По моим подсчетам, это должно было произойти на днях, и, быть может, в письме, которое сейчас лежит в моей куртке, есть пара слов о малыше? Поднимаю голову вверх, открыв рот, и захлебываю немного воды: полощу полость рта и сплевываю. Прикрыв глаза, замираю и позволяю тяжелым струям массировать тело.
Я много думал о том, что чувствую сейчас к Сойке.
Жалость. И нежность.
Теперь, когда мы не видимся уже столько времени, страсти в моей душе улеглись. Приступы плохих воспоминаний все еще случаются, но я через силу убеждаю себя, что все ложь. Да уже и все равно – смысл любить или ненавидеть ту, с которой больше никогда не встретишься?
Осталась только жалость к ее жестокой судьбе.
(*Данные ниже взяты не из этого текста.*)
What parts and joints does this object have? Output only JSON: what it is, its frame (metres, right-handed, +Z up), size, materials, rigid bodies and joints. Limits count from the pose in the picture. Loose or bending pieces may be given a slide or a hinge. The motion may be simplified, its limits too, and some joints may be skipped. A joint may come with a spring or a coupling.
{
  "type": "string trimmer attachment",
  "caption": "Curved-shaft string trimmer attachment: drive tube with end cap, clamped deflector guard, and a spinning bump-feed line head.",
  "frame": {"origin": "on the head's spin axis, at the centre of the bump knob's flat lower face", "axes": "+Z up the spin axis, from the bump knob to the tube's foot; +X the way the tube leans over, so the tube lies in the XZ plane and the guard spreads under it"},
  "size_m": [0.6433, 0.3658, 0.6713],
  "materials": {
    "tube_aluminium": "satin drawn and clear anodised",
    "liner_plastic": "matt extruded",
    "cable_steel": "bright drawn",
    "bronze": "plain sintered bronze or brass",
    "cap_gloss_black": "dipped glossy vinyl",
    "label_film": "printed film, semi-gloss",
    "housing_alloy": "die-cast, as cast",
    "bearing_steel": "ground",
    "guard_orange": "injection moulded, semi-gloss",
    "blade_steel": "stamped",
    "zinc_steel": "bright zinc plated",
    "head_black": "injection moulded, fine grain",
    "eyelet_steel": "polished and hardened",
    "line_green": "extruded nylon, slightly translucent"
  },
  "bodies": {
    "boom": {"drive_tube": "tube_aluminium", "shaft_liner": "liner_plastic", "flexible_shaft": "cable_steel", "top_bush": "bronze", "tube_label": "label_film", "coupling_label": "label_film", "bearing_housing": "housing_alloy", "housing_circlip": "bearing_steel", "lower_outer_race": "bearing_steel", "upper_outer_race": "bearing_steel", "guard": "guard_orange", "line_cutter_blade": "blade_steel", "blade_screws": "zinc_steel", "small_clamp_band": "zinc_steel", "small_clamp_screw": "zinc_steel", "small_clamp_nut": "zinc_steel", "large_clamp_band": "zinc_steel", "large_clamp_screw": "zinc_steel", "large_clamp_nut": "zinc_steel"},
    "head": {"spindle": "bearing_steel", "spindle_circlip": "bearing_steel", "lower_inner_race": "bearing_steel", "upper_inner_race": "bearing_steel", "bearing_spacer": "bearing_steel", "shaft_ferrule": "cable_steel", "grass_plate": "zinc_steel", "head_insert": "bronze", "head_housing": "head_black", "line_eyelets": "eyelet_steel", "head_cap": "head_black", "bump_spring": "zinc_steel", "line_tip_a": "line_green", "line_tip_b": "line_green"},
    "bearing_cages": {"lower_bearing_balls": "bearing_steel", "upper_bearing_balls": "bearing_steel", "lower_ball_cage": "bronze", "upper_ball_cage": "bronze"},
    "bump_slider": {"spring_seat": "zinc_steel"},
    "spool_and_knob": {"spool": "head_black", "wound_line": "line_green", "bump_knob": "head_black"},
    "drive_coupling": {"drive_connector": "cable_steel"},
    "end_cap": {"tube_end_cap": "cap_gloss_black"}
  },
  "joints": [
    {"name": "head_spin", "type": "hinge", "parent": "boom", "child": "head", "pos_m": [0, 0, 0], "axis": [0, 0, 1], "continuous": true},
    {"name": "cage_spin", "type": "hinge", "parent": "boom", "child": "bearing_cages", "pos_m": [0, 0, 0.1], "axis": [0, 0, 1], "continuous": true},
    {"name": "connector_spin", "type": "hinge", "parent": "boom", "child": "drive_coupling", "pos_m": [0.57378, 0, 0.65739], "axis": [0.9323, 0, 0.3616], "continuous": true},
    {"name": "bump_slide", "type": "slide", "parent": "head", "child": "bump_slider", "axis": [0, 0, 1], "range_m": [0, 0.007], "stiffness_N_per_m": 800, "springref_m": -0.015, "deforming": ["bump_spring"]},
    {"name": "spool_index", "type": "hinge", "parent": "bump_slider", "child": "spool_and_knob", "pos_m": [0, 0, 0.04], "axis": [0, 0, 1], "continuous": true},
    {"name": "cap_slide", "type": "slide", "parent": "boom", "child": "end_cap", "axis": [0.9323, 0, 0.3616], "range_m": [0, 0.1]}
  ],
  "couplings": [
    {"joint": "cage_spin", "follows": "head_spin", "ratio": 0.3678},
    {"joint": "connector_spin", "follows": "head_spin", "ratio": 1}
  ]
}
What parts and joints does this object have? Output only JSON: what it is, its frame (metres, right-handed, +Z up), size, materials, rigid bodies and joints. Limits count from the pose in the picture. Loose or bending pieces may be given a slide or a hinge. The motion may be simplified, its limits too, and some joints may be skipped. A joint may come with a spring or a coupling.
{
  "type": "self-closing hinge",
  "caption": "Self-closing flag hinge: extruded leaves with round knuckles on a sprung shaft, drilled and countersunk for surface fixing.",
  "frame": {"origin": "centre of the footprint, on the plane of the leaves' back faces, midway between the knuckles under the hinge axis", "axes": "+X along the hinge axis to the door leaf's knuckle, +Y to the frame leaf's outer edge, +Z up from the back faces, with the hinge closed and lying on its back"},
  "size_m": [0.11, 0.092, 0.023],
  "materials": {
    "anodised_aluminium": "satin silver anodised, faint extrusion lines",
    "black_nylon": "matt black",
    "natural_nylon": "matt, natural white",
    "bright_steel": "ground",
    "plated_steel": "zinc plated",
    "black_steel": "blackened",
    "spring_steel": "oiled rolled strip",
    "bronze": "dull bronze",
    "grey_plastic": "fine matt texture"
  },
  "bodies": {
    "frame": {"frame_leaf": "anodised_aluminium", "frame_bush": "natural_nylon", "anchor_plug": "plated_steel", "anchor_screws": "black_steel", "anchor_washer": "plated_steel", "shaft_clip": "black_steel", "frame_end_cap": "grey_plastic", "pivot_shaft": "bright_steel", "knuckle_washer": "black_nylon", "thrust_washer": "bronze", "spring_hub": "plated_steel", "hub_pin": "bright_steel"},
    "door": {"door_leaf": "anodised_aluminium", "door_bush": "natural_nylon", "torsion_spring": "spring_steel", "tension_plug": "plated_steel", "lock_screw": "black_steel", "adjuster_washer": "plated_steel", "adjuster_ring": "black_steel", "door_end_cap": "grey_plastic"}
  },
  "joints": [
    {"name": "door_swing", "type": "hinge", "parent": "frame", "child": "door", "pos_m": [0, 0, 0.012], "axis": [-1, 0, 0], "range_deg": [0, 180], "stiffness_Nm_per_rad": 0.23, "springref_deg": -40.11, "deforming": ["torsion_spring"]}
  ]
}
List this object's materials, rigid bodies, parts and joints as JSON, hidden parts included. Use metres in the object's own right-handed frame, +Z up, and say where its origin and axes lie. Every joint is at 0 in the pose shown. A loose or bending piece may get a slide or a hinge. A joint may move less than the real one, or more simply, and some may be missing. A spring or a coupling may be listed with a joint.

И странная, непобедимая нежность к Китнисс, как к матери моего ребенка.
Как он там? Уже родился? Или все еще нежится в животе у Сойки?
Китнисс будет хорошей матерью, я уверен. То, как она защищала Прим, наглядное тому подтверждение. Сойка не бросит своего птенца, даже если его отец ненавистный пересмешник.
Ненавистный ли? «Моя фамилия Мелларк», – заявила Китнисс в день казни. Мне, вероятно, показалось, может, я принял желаемое за действительное, но в голосе Сойки звучала гордость?